Stability feels strong, but rigid identity becomes fragile.
For a long time, I believed resilience meant holding on. Holding on to values, to character, to a sense of self that would not bend under pressure. The idea felt almost moral. Strength seemed to lie in remaining the same when circumstances shifted. Stability appeared to be proof of integrity.
But the longer I examined identity from a structural perspective, the more that assumption began to erode. Systems that define themselves by staying the same often appear strong at first, yet they are frequently the ones that fracture when conditions change.
We tend to equate stability with reliability. A stable personality is trusted. A stable organisation is dependable. A stable belief system feels secure. However, stability and resilience are not identical. A system can remain stable under familiar conditions while quietly losing its capacity to adapt. When variation finally exceeds what it can absorb, the collapse feels sudden, but the brittleness was already present.
From the perspective of identity as preserved coherence under change, resilience is not the absence of movement. It is the ability to integrate movement without losing structural coherence. Every system operates within tolerances. A bridge can carry weight only within certain limits. An organism can regulate temperature only within a range. A social group can absorb disagreement only as long as its internal relationships remain flexible enough to reorganise. When identity is organised around rigidity rather than adaptive coherence, those tolerances narrow.
Rigidity can create efficiency. It reduces ambiguity and simplifies decision-making. In predictable environments, it may even outperform more flexible structures. Yet the price of that efficiency is fragility. When change arrives—and it always does—the system cannot stretch. What once functioned as strength becomes the source of fracture.
This pattern is visible in individuals as well. A person who defines themselves through fixed traits may initially experience clarity. There is confidence in saying, “This is who I am,” or “I am not that kind of person.”
But life introduces contradiction. New roles emerge, unexpected failures occur, experiences challenge prior assumptions. If identity has been constructed as a static configuration rather than a dynamic coherence, each deviation is experienced as a threat. The problem is not change itself; the problem is the absence of structural flexibility that would allow change to be integrated.
Organisations and cultures show the same dynamic. Highly centralised systems often function impressively under stable conditions. They streamline processes, reduce internal variation and maintain tight coherence by limiting acceptable deviation. This can create the appearance of robustness.
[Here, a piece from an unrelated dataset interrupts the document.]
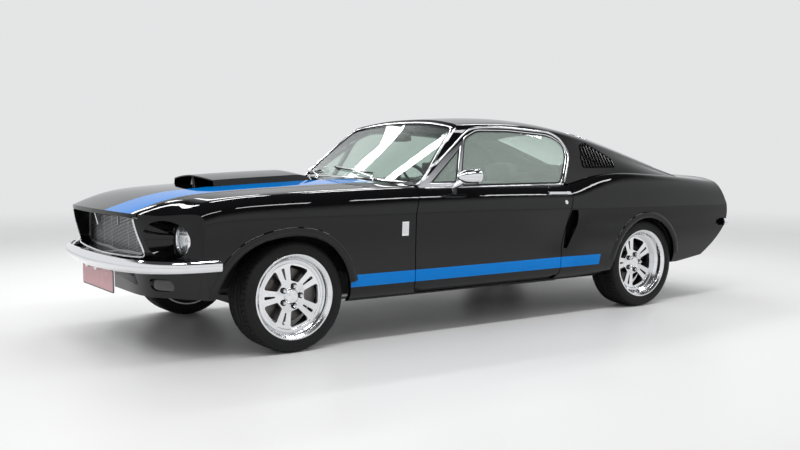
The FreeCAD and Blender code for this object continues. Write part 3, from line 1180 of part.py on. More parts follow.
def exhaust():
    """Two pipes with silencers, from the engine to the tail, hung under the floor."""
    runs = []
    for side in SIDES.values():
        y = PIPE_Y * side
        pipe = Part.makeCylinder(PIPE_R, 3120, V(-2080, y, PIPE_Z), V(1, 0, 0))
        outlet = Part.makeCylinder(PIPE_R - 3, 60, V(-2090, y, PIPE_Z), V(1, 0, 0))
        muffler = prism_x([(y - 80, PIPE_Z - 38, 30), (y + 80, PIPE_Z - 38, 30), (y + 80, PIPE_Z + 38, 30),
                           (y - 80, PIPE_Z + 38, 30)], -900, -420)
        hangers = [box(x - 4, x + 4, y - 14, y + 14, PIPE_Z, FLOOR_Z - SHEET - REST_GAP) for x in (-200, 500)]
        tail_hanger = box(-1700, -1692, y - 14, y + 14, PIPE_Z, 290 - REST_GAP)
        runs.append(keep_largest(pipe.multiFuse([muffler, tail_hanger] + hangers).cut(outlet)))
    return Part.makeCompound(runs)


def fuel_tank():
    """The tank under the boot floor, with a seam flange round it."""
    tank = prism_x([(-420, 290, 30), (420, 290, 30), (400, TRUNK_FLOOR_Z - SHEET - REST_GAP, 10),
                    (-400, TRUNK_FLOOR_Z - SHEET - REST_GAP, 10)], -2020, -1650)
    flange = box(-2034, -1636, -424, 424, 352, 358)
    return tank.fuse(flange)


def dashboard():
    """The dashboard, with a hooded instrument bay ahead of the driver and a console below."""
    wall_x = FIREWALL_X - REST_GAP
    top = prism_y([(660, 850, 10), (wall_x, 850), (wall_x, 700), (520, 640, 30), (440, 690, 30), (412, 790, 30),
                   (470, 838, 30)], -DASH_HALF, DASH_HALF)
    hood_part = prism_y([(412, 770, 10), (396, 852, 14), (430, 866, 14), (600, 846)], 180, 560)
    bay = prism_y([(380, 776), (380, 844), (424, 846, 8), (430, 776, 8)], 196, 544)
    console = prism_x([(-90, TUNNEL_TOP_Z + REST_GAP), (90, TUNNEL_TOP_Z + REST_GAP), (74, 470, 16), (-74, 470, 16)],
                      -60, 640)
    stack = prism_y([(440, TUNNEL_TOP_Z + 20), (700, TUNNEL_TOP_Z + 20), (700, 680), (500, 680)], -110, 110)
    lever = Part.makeCylinder(8, 150, V(240, 0, 460), V(-0.2, 0, 1)).fuse(Part.makeSphere(20, V(210, 0, 612)))
    socket = steering_axis_solid(COLUMN_R + 6, -COLUMN_LENGTH - REST_GAP, 60)
    return keep_largest(top.fuse(hood_part).cut(bay).multiFuse([console, stack, lever]).cut(socket))


def steering_axis_solid(radius, low, high):
    """A cylinder on the steering column's axis, between two distances from the wheel's centre."""
    return at_steering_wheel(Part.makeCylinder(radius, high - low, V(0, 0, low), V(0, 0, 1)))


def at_steering_wheel(shape):
    """A shape made on the Z axis, moved to the steering wheel's place and tilt."""
    moved = shape.copy()
    moved.rotate(V(0, 0, 0), V(0, 1, 0), COLUMN_TILT - 90)
    moved.translate(V(*WHEEL_CENTRE))
    return moved


def steering_wheel():
    """A three-spoke steering wheel and its column."""
    rim_ring = Part.makeTorus(STEERING_WHEEL_R, STEERING_GRIP_R)
    hub = Part.makeCylinder(34, 40, V(0, 0, -44), V(0, 0, 1))
    spokes = []
    for angle in (90, 210, 330):
        spoke = box(20, STEERING_WHEEL_R - 2, -13, 13, -7, -3).fuse(box(20, 60, -16, 16, -24, -4))
        spokes.append(spoke.rotate(V(0, 0, 0), V(0, 0, 1), angle))
    column = Part.makeCylinder(COLUMN_R, COLUMN_LENGTH - 40, V(0, 0, -COLUMN_LENGTH), V(0, 0, 1))
    return at_steering_wheel(rim_ring.multiFuse([hub, column] + spokes))


def seat(x, y):
    """A bucket seat: base, cushion, back and headrest in one form, standing on its runners."""
    base = box(x - 210, x + 240, y - 190, y + 190, FLOOR_Z + REST_GAP, 318)
    cushion = prism_y([(x - 260, 310, 30), (x + 262, 330, 50), (x + 268, 440, 50), (x - 120, 416, 40),
                       (x - 240, 430, 30)], y - SEAT_HALF, y + SEAT_HALF)
    back = prism_y([(x - 250, 330, 30), (x - 130, 400, 30), (x - 196, 640, 200), (x - 262, 876, 30), (x - 346, 862, 30),
                    (x - 352, 620, 200)], y - SEAT_HALF, y + SEAT_HALF)
    rest = prism_y([(x - 268, 866, 10), (x - 288, 1010, 30), (x - 366, 996, 30), (x - 340, 856, 10)], y - 130, y + 130)
    return base.multiFuse([cushion, back, rest])


def seats():
    """Two front bucket seats and the rear bench."""
    front = [seat(SEAT_X, side * SEAT_Y) for side in SIDES.values()]
    bench = prism_y([(-870, 414), (-790, 310), (-560, 290, 30), (-540, 440, 40), (-930, 470, 30), (-1050, 780, 20),
                     (-1120, 770, 20), (-1060, REAR_FLOOR_Z + REST_GAP), (-1008, REAR_FLOOR_Z + REST_GAP)],
                    -TUB_INNER_Y + 20, TUB_INNER_Y - 20)
    hump = box(-1000, -500, -TUNNEL_HALF - 6, TUNNEL_HALF + 6, 200, TUNNEL_TOP_Z + 6)
    return Part.makeCompound(front + [bench.cut(hump)])


def nodes():
    """Every named piece of the car."""
    made = {
        "floor_pan": floor_pan(), "roof_panel": roof_panel(), "nose_panel": nose_panel(),
        "front_valance": front_valance(), "grille": grille(), "front_bumper": front_bumper(),
        "headlamps": headlamps(), "cowl_panel": cowl_panel(), "windshield": windshield(),
        "rear_window": rear_window(), "tail_panel": tail_panel(), "rear_bumper": rear_bumper(),
        "tail_lamps": tail_lamps(), "dashboard": dashboard(), "seats": seats(), "engine": engine(),
        "driveline": driveline(), "exhaust": exhaust(), "fuel_tank": fuel_tank(),
        "front_suspension": front_suspension(), "rear_axle": rear_axle(), "hood": hood(),
        "hood_scoop": hood_scoop(), "deck_lid": deck_lid(), "steering_wheel": steering_wheel()}
    for name, side in SIDES.items():
        made["fender_" + name] = fender(side)
        made["quarter_panel_" + name] = quarter_panel(side)
        made["door_" + name] = door(side)
        made["door_glass_" + name] = door_glass(side)
        made["door_hardware_" + name] = door_hardware(side)
        made["knuckle_" + name] = knuckle(side)
        for axle in ("front", "rear"):
            corner = axle + "_" + name
            made["tyre_" + corner] = placed(tyre(), axle, side)
            made["rim_" + corner] = placed(rim(axle), axle, side)
    return made


def main():
    """Writes one STEP file for each node."""
    os.makedirs("parts", exist_ok=True)
    for name, shape in nodes().items():
        shape.exportStep("parts/" + name + ".step")


if __name__ == "__main__":
    main()
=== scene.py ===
"""The looks of a black fastback muscle car with blue stripes, dressed round its packed construction.

Metres, X forward, Y to the car's left and Z up, as in the frame.
"""
import itertools
import math

import bmesh
import bpy
from mathutils import Matrix, Vector
from mathutils.bvhtree import BVHTree


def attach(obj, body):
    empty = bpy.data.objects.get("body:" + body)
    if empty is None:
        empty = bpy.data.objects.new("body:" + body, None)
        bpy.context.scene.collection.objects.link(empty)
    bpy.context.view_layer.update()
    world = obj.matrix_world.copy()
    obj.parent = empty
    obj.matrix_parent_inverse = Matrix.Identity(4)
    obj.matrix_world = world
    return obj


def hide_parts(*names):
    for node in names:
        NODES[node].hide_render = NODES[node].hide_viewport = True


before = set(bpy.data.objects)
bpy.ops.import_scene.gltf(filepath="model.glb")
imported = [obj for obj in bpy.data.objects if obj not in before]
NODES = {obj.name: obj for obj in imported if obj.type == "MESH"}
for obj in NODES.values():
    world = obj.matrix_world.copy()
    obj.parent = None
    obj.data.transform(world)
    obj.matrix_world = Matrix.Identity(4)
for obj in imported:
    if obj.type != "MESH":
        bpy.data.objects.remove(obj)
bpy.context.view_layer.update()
SIDES = {"left": 1.0, "right": -1.0}

# The photograph's view: its width, the camera's focal length in its pixels, place and aim
PHOTO_WIDTH_PX = 800
FOCAL_PX = 955
SENSOR = 36.0
CAMERA_AT = (3.896, 5.340, 1.088)
CAMERA_YAW = -124.66
CAMERA_PITCH = -4.46

# Stripes
HOOD_STRIPE_Y = (0.285, 0.545)
HOOD_STRIPE_X = 0.768
HOOD_STRIPE_FLOOR_Z = 0.68
# Ahead of the first X, the stripe's inner and outer edges run inwards by the others for each metre
HOOD_STRIPE_TAPER = (1.80, 0.17, 0.07)
ROCKER_STRIPE_Z = (0.330, 0.400)
ROCKER_STRIPE_X = (-0.815, 1.130)
ROCKER_STRIPE_Y = 0.60

# Wheels
AXLE_X = {"front": 1.4695, "rear": -1.2735}
AXLE_Z = 0.303
WHEEL_Y = 0.7365
TYRE_HALF = 0.112
RIM_HALF = 0.106
DISH = {"front": 0.044, "rear": 0.078}


# Node graphs

def new_node(tree, kind, inputs=None, **settings):
    """A shader node with its settings and its inputs, which are values or sockets to link."""
    made = tree.nodes.new(kind)
    for key, value in settings.items():
        setattr(made, key, value)
    for key, value in (inputs or {}).items():
        if isinstance(value, bpy.types.NodeSocket):
            tree.links.new(value, made.inputs[key])
        else:
            made.inputs[key].default_value = value
    return made


def maths(tree, operation, first, second=None, third=None):
    """The output of one Math node."""
    inputs = {i: v for i, v in enumerate((first, second, third)) if v is not None}
    return new_node(tree, "ShaderNodeMath", inputs, operation=operation).outputs[0]


def rgba(colour):
    return (*colour, 1.0)


def material(name, colour, roughness, metallic=0.0, **sockets):
    """A Principled material. Returns it, its tree and its shader."""
    made = bpy.data.materials.new(name)
    made.use_nodes = True
    tree = made.node_tree
    shader = tree.nodes["Principled BSDF"]
    shader.inputs["Base Color"].default_value = rgba(colour)
    shader.inputs["Roughness"].default_value = roughness
    shader.inputs["Metallic"].default_value = metallic
    for key, value in sockets.items():
        shader.inputs[key.replace("_", " ")].default_value = value
    made.diffuse_color = rgba(colour)
    return made, tree, shader


def place(tree):
    """The object's own coordinates, which are the frame's, in metres."""
    return new_node(tree, "ShaderNodeTexCoord").outputs["Object"]


def noise(tree, scale, detail, where=None, roughness=0.5):
    vector = where or place(tree)
    inputs = {"Vector": vector, "Scale": scale, "Detail": detail, "Roughness": roughness}
    return new_node(tree, "ShaderNodeTexNoise", inputs).outputs["Fac"]


def spread(tree, value, low, high):
    """A 0 to 1 value, carried to low to high."""
    inputs = {"Value": value, "To Min": low, "To Max": high}
    return new_node(tree, "ShaderNodeMapRange", inputs).outputs["Result"]


def ramp(tree, value, low, high):
    """0 below low and 1 above high, with a soft step between."""
    inputs = {"Value": value, "From Min": low, "From Max": high}
    return new_node(tree, "ShaderNodeMapRange", inputs, interpolation_type="SMOOTHSTEP").outputs["Result"]


def band(tree, value, low, high):
    """1 where value lies between low and high, and 0 elsewhere."""
    return maths(tree, "COMPARE", value, (low + high) / 2, (high - low) / 2)


def mix(tree, share, first, second):
    """A colour between two colours or sockets."""
    made = new_node(tree, "ShaderNodeMix", data_type="RGBA")
    for index, value in ((0, share), (6, first), (7, second)):
        if isinstance(value, bpy.types.NodeSocket):
            tree.links.new(value, made.inputs[index])
        else:
            made.inputs[index].default_value = value if index == 0 else rgba(value)
    return made.outputs[2]


def blend(tree, share, first, second):
    """A shader between two shaders."""
    return new_node(tree, "ShaderNodeMixShader", {0: share, 1: first.outputs[0], 2: second.outputs[0]})


def bump(tree, shader, height, strength, distance):
    """A bump on the shader's normal, which a height of 1 raises by the distance in metres."""
    made = new_node(tree, "ShaderNodeBump", {"Height": height, "Strength": strength, "Distance": distance})
    tree.links.new(made.outputs["Normal"], shader.inputs["Normal"])


# Materials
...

Yet when markets shift, technologies evolve or social expectations transform, these tightly organised systems struggle. Their coherence is too narrow to accommodate variation, and what once ensured stability now prevents adaptation.
In my book about The Principle of Change Without Time as a Causal Agent, I argued that change is the mechanism by which systems shift, while time is merely the framework through which humans order those shifts. If change is primary, then resisting it is structurally misguided. The meaningful question is not how to prevent change, but how to organise coherence so that change can occur without disintegration.
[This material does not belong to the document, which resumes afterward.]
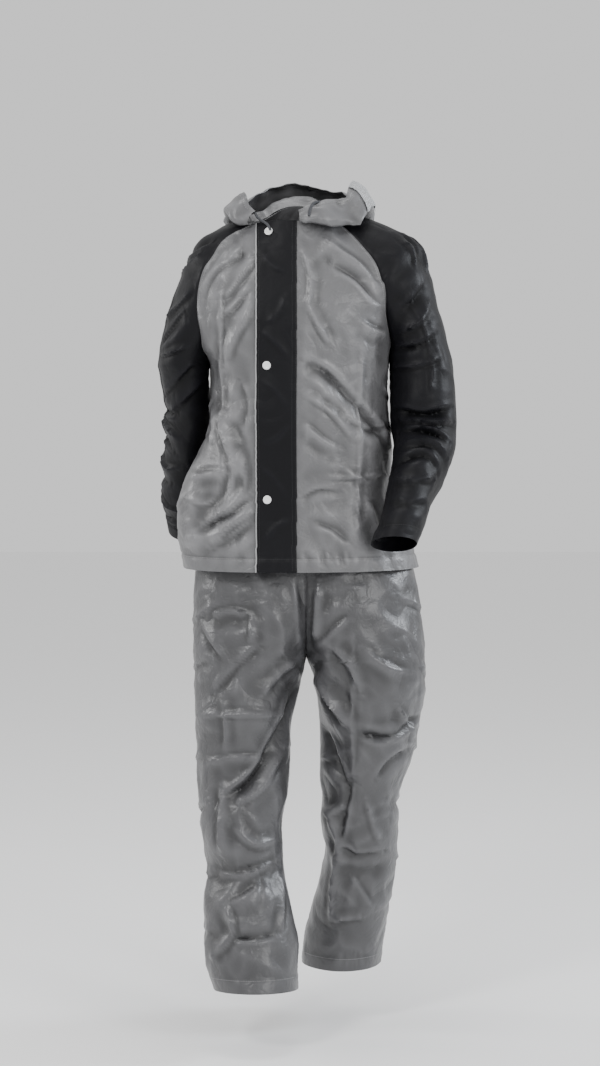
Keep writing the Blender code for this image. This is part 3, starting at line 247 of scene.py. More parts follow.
TROUSER_FOLDS = (
    (-0.180, -0.735, -0.090, -0.718, 0.018, -0.006, -1),
    (-0.190, -0.905, -0.020, -0.900, 0.018, 0.006, -1),
    (-0.152, -1.050, -0.058, -0.960, 0.022, -0.010, -1),
    (-0.058, -0.960, -0.015, -0.850, 0.020, -0.008, -1),
    (-0.148, -1.030, -0.142, -1.140, 0.018, 0.009, -1),
    (-0.170, -1.190, -0.045, -1.165, 0.020, -0.010, -1),
    (-0.139, -1.245, -0.075, -1.205, 0.018, 0.007, -1),
    (0.024, -0.842, 0.084, -0.938, 0.020, 0.010, -1),
    (0.030, -0.935, 0.075, -1.060, 0.020, -0.010, -1),
    (0.084, -0.945, 0.205, -0.905, 0.018, -0.008, -1),
    (0.040, -1.085, 0.067, -1.180, 0.018, 0.009, -1),
    (0.067, -1.180, 0.057, -1.290, 0.018, 0.008, -1),
    (0.075, -1.190, 0.140, -1.200, 0.018, -0.008, -1),
    (-0.180, -0.850, -0.040, -0.870, 0.020, -0.008, 1),
    (0.030, -0.860, 0.190, -0.840, 0.020, -0.008, 1),
    (-0.160, -1.080, -0.060, -1.120, 0.022, -0.010, 1),
    (0.040, -1.120, 0.150, -1.070, 0.022, -0.010, 1),
    (-0.110, -1.160, -0.100, -1.320, 0.018, 0.007, 1),
    (0.090, -1.160, 0.080, -1.330, 0.018, 0.007, 1),
)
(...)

Consciousness offers a particularly clear example. Our experience is never static. Thoughts arise and dissolve, attention moves, emotions colour perception, and yet most of the time consciousness feels continuous. This continuity does not exist because experience remains unchanged. It exists because change is integrated rapidly enough to preserve coherence.
When that integration falters under overload or trauma, the continuity fragments. The issue is not that experience shifts; it is that the system can no longer reorganise around those shifts.
The paradox is therefore straightforward but often overlooked. The tighter identity is held, the smaller its tolerance for variation becomes. And the smaller its tolerance, the more fragile it is in the face of inevitable change. True resilience does not lie in remaining the same. It lies in preserving coherence while changing.
Perhaps the question we should ask is not how to stay true to ourselves, but what kind of structure allows us to change without losing coherence. That shift does not weaken identity. It makes identity alive, and living systems do not survive by remaining unchanged. They survive by reorganising without disintegrating.